Sneak a Peek

 In Lessons from a Small Town

Sneak a Peek is a new concept for me. I understand that it is an opportunity offered to young school children and caregivers to meet the teacher and to become familiar with the school setting. The objective is to reduce potential stress.

Well…. Back in 1957, there was no Sneak a Peek. But, I already knew kindergarten was not for me. By July of that year, I was ready to declare that I would take a hard pass on kindergarten. In New York State, you did not need to turn five until December in order to attend kindergarten. I was a November baby, so, I was eligible for school at my current age of four. Since I had two younger sisters at home, it was my turn to leave the nest, willingly or unwillingly.

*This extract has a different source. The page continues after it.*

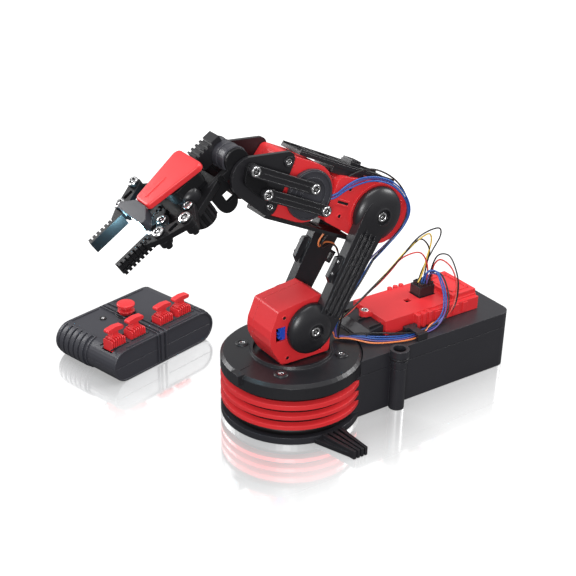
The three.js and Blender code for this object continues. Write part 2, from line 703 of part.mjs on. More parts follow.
for (const [name, side] of SIDES) {
  part(hand, `drive_link_${name}`, driveLink(side), BLACK);
  part(hand, `idle_link_${name}`, idleLink(side), BLACK);
  part(hand, `finger_${name}`, finger(side), BLACK);
}

// ---------------------------------------------------------------- controller
const controller = new THREE.Group();
controller.position.set(-138, -55.5, 0);
controller.rotation.z = THREE.MathUtils.degToRad(105.5);
model.add(controller);

const LEVER_PIVOT = 22;
const LEVER_ROW = -20.5;
const LEVER_PLACES = [-39, -18.7, 10.3, 29.8];
const KNOB = { x: -1, y: 9 };

function controllerShell(low, high) {
  const r = CONTROLLER_HEIGHT / 2;
  const end = CONTROLLER_LENGTH / 2 - r;
  const halfDepth = CONTROLLER_DEPTH / 2;
  const profile = [[-end, r, r], [end, r, r]];
  return cut(
    prism('y', outline(profile, 0, 32), -halfDepth, halfDepth),
    prism('y', outline(profile, WALL), -halfDepth + WALL, halfDepth - WALL),
    block([-90, 90], [-60, 60], [high, 60]),
    block([-90, 90], [-60, 60], [-30, low]),
  );
}

function controllerTop() {
  let top = controllerShell(CONTROLLER_HEIGHT / 2 + GAP / 2, 40);
  for (const x of LEVER_PLACES) {
    top = top.subtract(block([x - 8, x + 8], [LEVER_ROW - 5.6, LEVER_ROW + 5.6], [20, 30]));
  }
  return top.subtract(rod('z', 7.4, 20, 30, KNOB.x, KNOB.y));
}

function lever(x) {
  const fan = polygon([
    [x, LEVER_PIVOT - 1], [x + 7.4, 28.6], [x + 6.2, 31.6], [x + 2.6, 33.6],
    [x - 2.6, 33.6], [x - 6.2, 31.6], [x - 7.4, 28.6],
  ]);
  const [near, far] = [LEVER_ROW - 4.8, LEVER_ROW + 4.8];
  return union(
    prism('y', fan, near, far),
    rod('y', 2.4, near, far, x, LEVER_PIVOT, 16),
    block([x - 2.4, x + 2.4], [LEVER_ROW - 1.6, LEVER_ROW + 1.6], [33, 39]),
    prism('y', outline([[x - 6.4, 40, 1.5], [x + 6.4, 40, 1.5]]), LEVER_ROW - 3, LEVER_ROW + 3),
  );
}

part(controller, 'controller_top', controllerTop(), CHARCOAL);
part(controller, 'controller_bottom', controllerShell(-5, CONTROLLER_HEIGHT / 2 - GAP / 2), CHARCOAL);
part(controller, 'controller_board', block([-34, 34], [-28, 28], [9, 10.6]), GREEN);
LEVER_PLACES.forEach((x, i) => part(controller, `lever_${i + 1}`, lever(x), RED));
const KNOB_PROFILE = [
  [0, 19], [3, 19], [3, 25], [6.2, 30], [3, 31], [3, 33], [7.2, 33.4], [7.2, 35.6], [0, 36.2],
];
part(controller, 'lever_round', turned('z', KNOB_PROFILE, KNOB.x, KNOB.y, 24), RED);

export default model;
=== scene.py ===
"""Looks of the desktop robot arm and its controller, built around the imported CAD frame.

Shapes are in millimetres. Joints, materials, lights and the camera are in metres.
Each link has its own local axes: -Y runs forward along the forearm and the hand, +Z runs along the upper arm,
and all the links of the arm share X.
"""
import json
import math

import bmesh
import bpy
from mathutils import Matrix, Vector


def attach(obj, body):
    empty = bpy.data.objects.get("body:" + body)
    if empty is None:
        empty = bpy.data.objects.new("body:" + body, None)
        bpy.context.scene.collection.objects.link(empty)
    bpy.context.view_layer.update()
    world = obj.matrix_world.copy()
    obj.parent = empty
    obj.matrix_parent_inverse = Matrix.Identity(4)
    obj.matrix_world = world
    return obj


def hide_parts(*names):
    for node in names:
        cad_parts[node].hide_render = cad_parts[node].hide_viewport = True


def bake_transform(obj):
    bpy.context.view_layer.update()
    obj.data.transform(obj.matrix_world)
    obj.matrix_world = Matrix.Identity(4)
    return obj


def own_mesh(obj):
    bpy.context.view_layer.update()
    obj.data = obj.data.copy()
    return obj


MM = 0.001
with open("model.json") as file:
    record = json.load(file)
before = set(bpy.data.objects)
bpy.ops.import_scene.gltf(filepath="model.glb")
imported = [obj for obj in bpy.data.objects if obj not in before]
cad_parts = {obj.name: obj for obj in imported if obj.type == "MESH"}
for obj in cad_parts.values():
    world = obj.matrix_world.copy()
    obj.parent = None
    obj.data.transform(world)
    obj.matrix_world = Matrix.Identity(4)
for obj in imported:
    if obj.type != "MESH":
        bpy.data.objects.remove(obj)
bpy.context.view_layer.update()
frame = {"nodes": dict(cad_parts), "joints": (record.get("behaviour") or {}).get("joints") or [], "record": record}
NODES = frame["nodes"]
JOINT = {j["name"]: Vector(j["pos_m"]) for j in frame["joints"] if j["type"] == "hinge"}

UPPER_TILT, FORE_TILT, HAND_TILT = -35.7, -24.9, 34.0
PAD_PLACE, PAD_TURN = (-0.138, -0.0555), 105.5


def link(joint, tilt):
    """Local axes of a link that starts at a joint and is turned about X, in degrees."""
    return Matrix.Translation(JOINT[joint]) @ Matrix.Rotation(math.radians(tilt), 4, "X")


WORLD = Matrix.Identity(4)
UPPER = link("shoulder", UPPER_TILT)
FORE = link("elbow", FORE_TILT)
CRANK = link("wrist_crank", FORE_TILT)
HAND = link("wrist", HAND_TILT)
PAD = Matrix.Translation((*PAD_PLACE, 0)) @ Matrix.Rotation(math.radians(PAD_TURN), 4, "Z")
SIDES = (("right", 1), ("left", -1))
BOTH = (1, -1)


# ---------------------------------------------------------------- materials
NOISE_RANGE = (0.3, 0.7)
CLOUDS, GLOSS_PATCHES, GRAIN = 45, 160, 1900
TARNISH, STREAKS = 300, 900
GLOW_PATCHES = 400
# Width and share of the paler edge colour on convex and concave edges: partly rubbed wear, partly a painted
# highlight.
WORN_AND_HIGHLIT_EDGE_WIDTH, WORN_AND_HIGHLIT_EDGE_SHARE = 0.0005, 0.55
GRAIN_DEPTH, STREAK_DEPTH = 0.00012, 0.00005


class Nodes:
    """Shorthand for adding shader nodes to one material. Noise scales are per metre."""

    def __init__(self, name):
        self.material = bpy.data.materials.new(name)
        self.material.use_nodes = True
        self.tree = self.material.node_tree
        self.shader = self.tree.nodes["Principled BSDF"]
        self.coords = self.add("ShaderNodeTexCoord").outputs["Object"]

    def add(self, kind, **settings):
        node = self.tree.nodes.new(kind)
        for key, value in settings.items():
            setattr(node, key, value)
        return node

    def join(self, source, target):
        self.tree.links.new(source, target)

    def noise(self, scale, detail):
        node = self.add("ShaderNodeTexNoise")
        node.inputs["Scale"].default_value = scale
        node.inputs["Detail"].default_value = detail
        self.join(self.coords, node.inputs["Vector"])
        return node.outputs["Fac"]

    def remap(self, value, low, high, to_low, to_high):
        node = self.add("ShaderNodeMapRange")
        for key, number in zip(("From Min", "From Max", "To Min", "To Max"), (low, high, to_low, to_high)):
            node.inputs[key].default_value = number
        self.join(value, node.inputs["Value"])
        return node.outputs["Result"]

    def mix(self, share, first, second):
        node = self.add("ShaderNodeMix", data_type="RGBA")
        self.join(share, node.inputs["Factor"])
        for socket, colour in ((node.inputs[6], first), (node.inputs[7], second)):
            if isinstance(colour, bpy.types.NodeSocket):
                self.join(colour, socket)
            else:
                socket.default_value = (*colour, 1)
        return node.outputs[2]

    def edges(self, radius):
        """1 on convex and concave edges, 0 on flats, with the rounded normal it was read from."""
        bevel = self.add("ShaderNodeBevel", samples=4)
        bevel.inputs["Radius"].default_value = radius
        normal = self.add("ShaderNodeNewGeometry").outputs["Normal"]
        dot = self.add("ShaderNodeVectorMath", operation="DOT_PRODUCT")
        self.join(bevel.outputs["Normal"], dot.inputs[0])
        self.join(normal, dot.inputs[1])
        return self.remap(dot.outputs["Value"], 0.99, 0.8, 0, 1), bevel.outputs["Normal"]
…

                entrance to Ames sign

I liked my family. I enjoyed playing with my three sisters in our small town of Ames, New York. There, I had all the fun I needed. For example, I rode my bike, set up a playhouse in the barn, caught polliwogs in the crick, and walked to the corner store for a Popsicle.

       Ames Methodist Church

For a spiritual activity, I attended Sunday School at the Ames Methodist Church. There I participated in all Bible related activities. For me, I especially liked putting white paper sheep figures decorated with fluffy cotton balls on the green felt flannel board…and then I went home for a delicious Sunday dinner.

    Canajoharie, New York welcome sign

To fulfill any literary requirement I attended the weekly pre-school Story Hour at the Canajoharie Library six miles away. Here I picked out a picture book and sat crossed legged on the tile floor as I listened carefully to a kind, older woman read a story. Afterwards, I happily ate my cookie and drank my Hawaiian Punch from a Dixie cup … and then I went home and played outside.

      Shunk Road sign in Ames, New York

When my older sister attended kindergarten the year before, I watched the enormous school bus lumber down the adjacent unpaved Shunk Road. Dust swirls trailed behind the yellow monster marking its path. Silhouettes of kids bounced up and down in the windows. From afar, they seemed happy. But I was happier to wave goodbye to Chris and return back to my bedroom to play 45’s on my record player.

And so, the dreaded day came on the Tuesday after Labor Day in 1957. New shoes. A brightly colored starched dress with a full petticoat. Combed hair and skin smelling like Ivory soap. But, a pretty, fragrant little girl did not make for a happy one.

                     Kim

You see, I was only four. I weighed less than a piece of carry-on luggage. My skinny legs resembled those of a flamingo, but were not quite as long. I tried crying. That did not work. “Oh, you will like kindergarten” my mother tried to assure me. “No, I won’t I mumbled.” I was pretty smart at that age and had already assessed the situation. “Here is a box of raisins.” My mother offered a bribe. The miniature Sun-Maid Raisins box with a smiling girl wearing a red bonnet was of no comfort to me. At least mom could have offered me a Three Musketeers bar.

The black rubber treads on the school bus steps confirmed the peril ahead. I could barely lift my body up onto each of the three steps and into the bus. And after a fifteen-minute ride, there I was at East Hill Elementary School.

Well, as you can imagine, I was right. Kindergarten was a disaster. I did not enjoy sitting on the hard, cold floor listening to a story. I did not enjoy playing house in the play area. Since I was the smallest, I was always the baby and was lugged around by a larger girl portraying my mother. I did not like music time. I always got the rhythm sticks. I coveted the triangle. And I spent most of my time crying in the doorway looking for my older sister across the hallway in the first grade classroom.

And finally, after what seemed like seven hours, but was really only three, I went back home for lunch on the school bus. Safe. Happy. Yet dreading the rinse and repeat of the next day.

So, even if Sneak a Peek was in existence back then, it would not have been of any comfort to me. The dye had already been cast.  I knew what I was in for without a peek. All I could do was brace for a long school year and wait for weekends, vacations, summer—and pray for multiple viruses and illnesses.

To all you kids and caregivers out there, I hope this new safety net works out for you. And for an extra measure of comfort, maybe someone can throw in a box of raisins on the first day. Or even better, a Three Musketeers bar! Good luck! I sincerely hope it goes better for you all than it did for me. Meanwhile, I will be still trying to let go of my impactful kindergarten experience of sixty-seven years ago.